Carbon nanotubes have been touted as an answer to an array of medical device–related applications, from drug delivery in cancer treatments to batteries. However, despite such advantages as their presumed ability to carry 1000 times more electric current than a metal conductor of the same size, scientists at the National Institute of Standards and Technology (NIST; Gaithersburg, MD) are questioning nanotubes' reliability.

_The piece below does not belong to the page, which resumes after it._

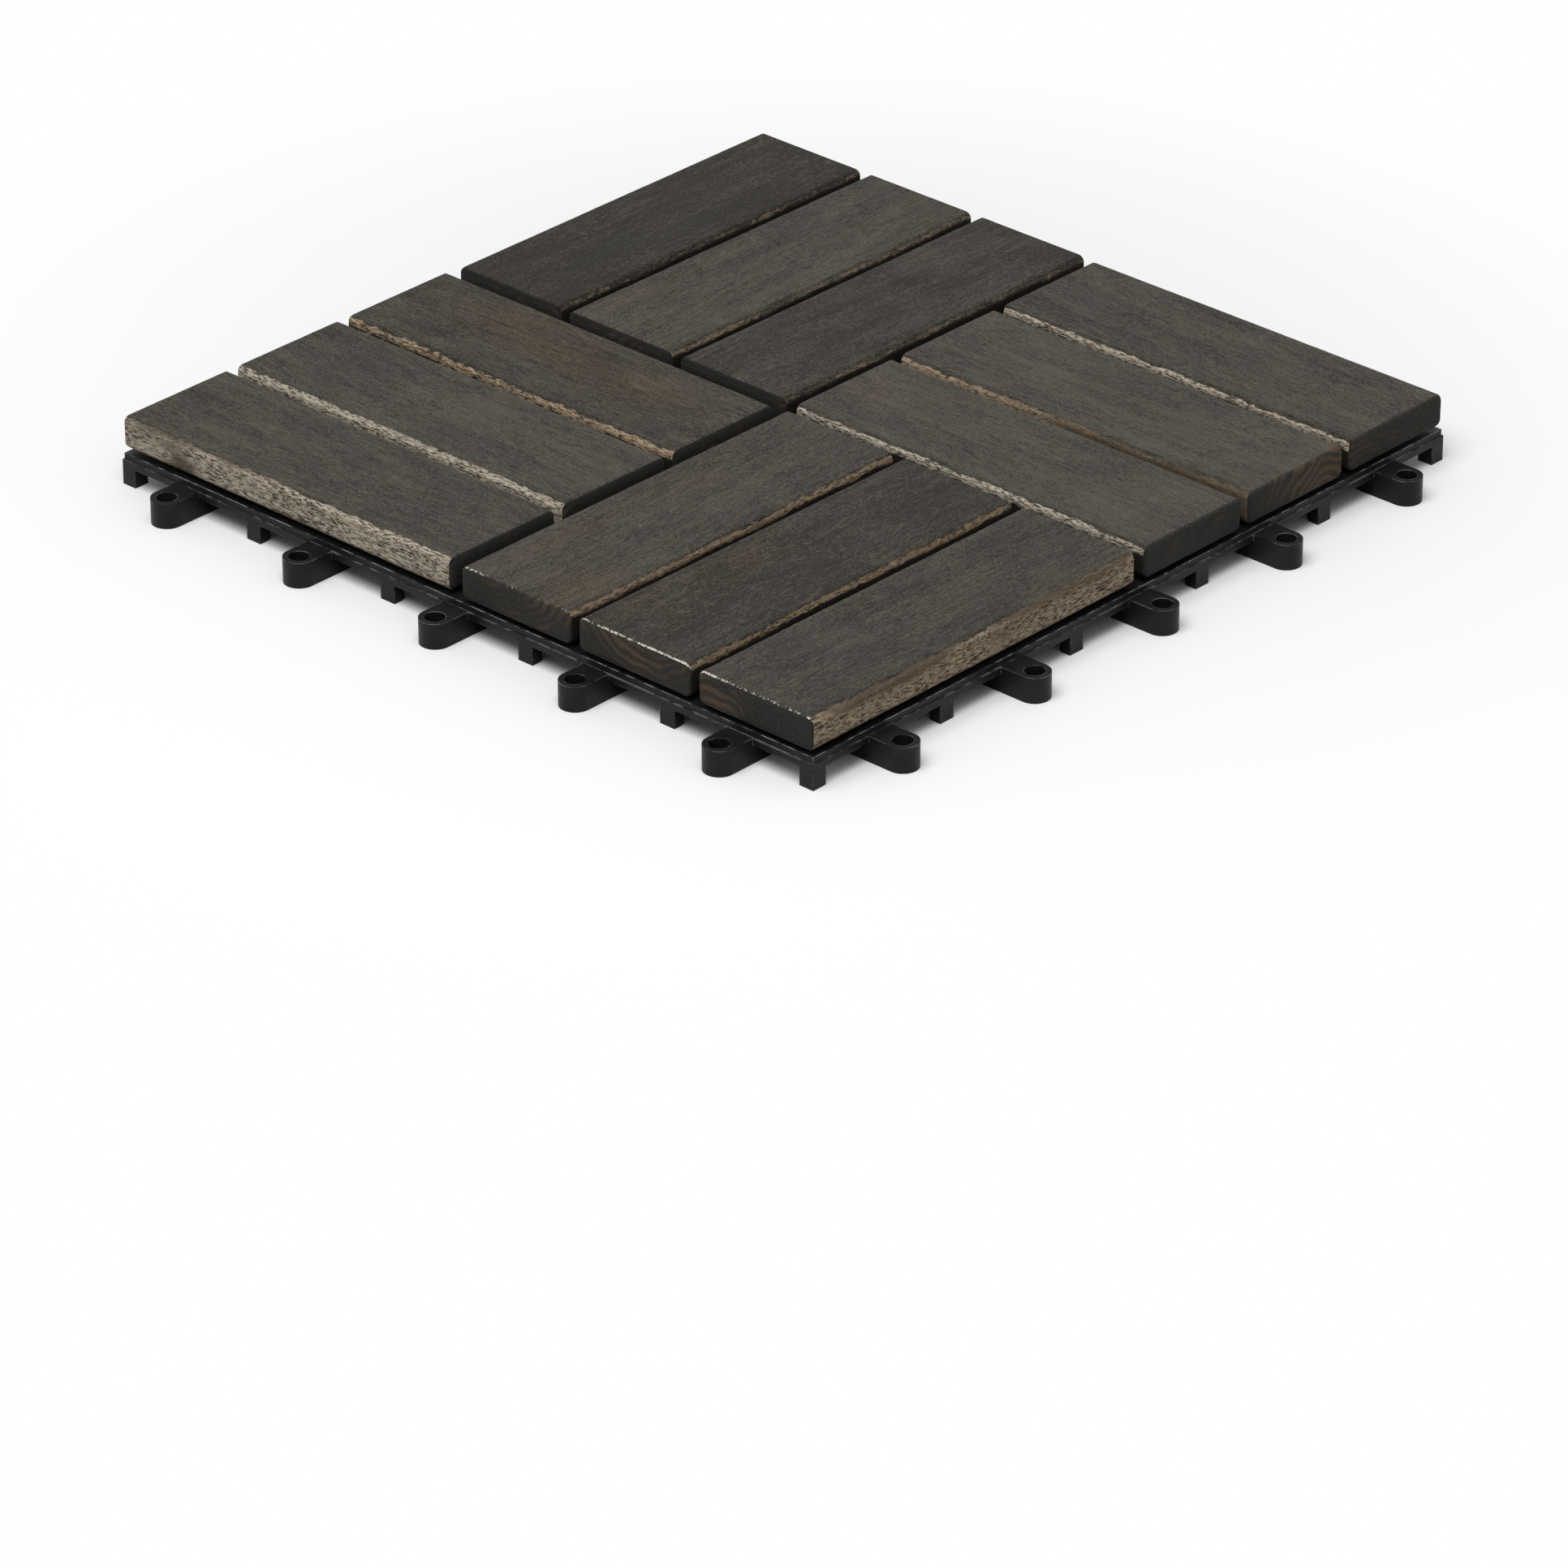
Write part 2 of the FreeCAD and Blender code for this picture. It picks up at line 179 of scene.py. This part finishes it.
def box_shell(counts):
    """Corners, as whole numbers, and four-sided faces of a closed box with so many cells along each axis."""
    sides = []
    for axis in range(3):
        first, second = (axis + 1) % 3, (axis + 2) % 3
        a, b = np.meshgrid(np.arange(counts[first]), np.arange(counts[second]), indexing="ij")
        for end in (0, counts[axis]):
            corners = np.zeros((a.size, 4, 3), int)
            corners[..., axis] = end
            steps = ((0, 0), (1, 0), (1, 1), (0, 1)) if end else ((0, 0), (0, 1), (1, 1), (1, 0))
            for number, (da, db) in enumerate(steps):
                corners[:, number, first] = a.ravel() + da
                corners[:, number, second] = b.ravel() + db
            sides.append(corners)
    corners = np.concatenate(sides).reshape(-1, 3)
    places, which = np.unique(corners, axis=0, return_inverse=True)
    return places, which.reshape(-1, 4)


def grid_lines(half, radii, cell):
    """Places of grid lines from -half to half: even ones between, and at even angles round each edge."""
    low, high = radii[0] - half, half - radii[1]
    middle = np.linspace(low, high, int(round((high - low) / cell)) + 1)
    steps = np.tan(np.linspace(0, np.pi / 4, EDGE_STEPS + 1)[1:])
    return np.concatenate([low - radii[0] * steps[::-1], middle, high + radii[1] * steps])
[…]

|Micrograph of recession and clumping in gold electrodes after the application of 1.7 V of electricity has been applied to carbon nanotube wiring for one hour. (Image by M. Strus)|
Copper wires transport power and other signals among all the parts of integrated circuits; even one failed conductor can cause chip failure. As a rough comparison, NIST researchers fabricated and tested numerous nanotube interconnects between metal electrodes. Their results show that although nanotubes can sustain extremely high current densities tens to hundreds of times larger than that in a typical semiconductor circuit for several hours, they degrade slowly under constant current. Of greater concern to the scientists is that the metal electrodes fail when currents rise above a certain threshold. Failure occurs within about 40 hours.
What's different about the NIST researchers' work is that they are studying how carbon nanotubes may function in real electronic devices over the long term. To support industrial applications, the NIST team is developing measurement and test techniques and studying a variety of nanotube structures to determine what happens when nanotubes and metals intersect and when nanotubes interact with other nanotubes.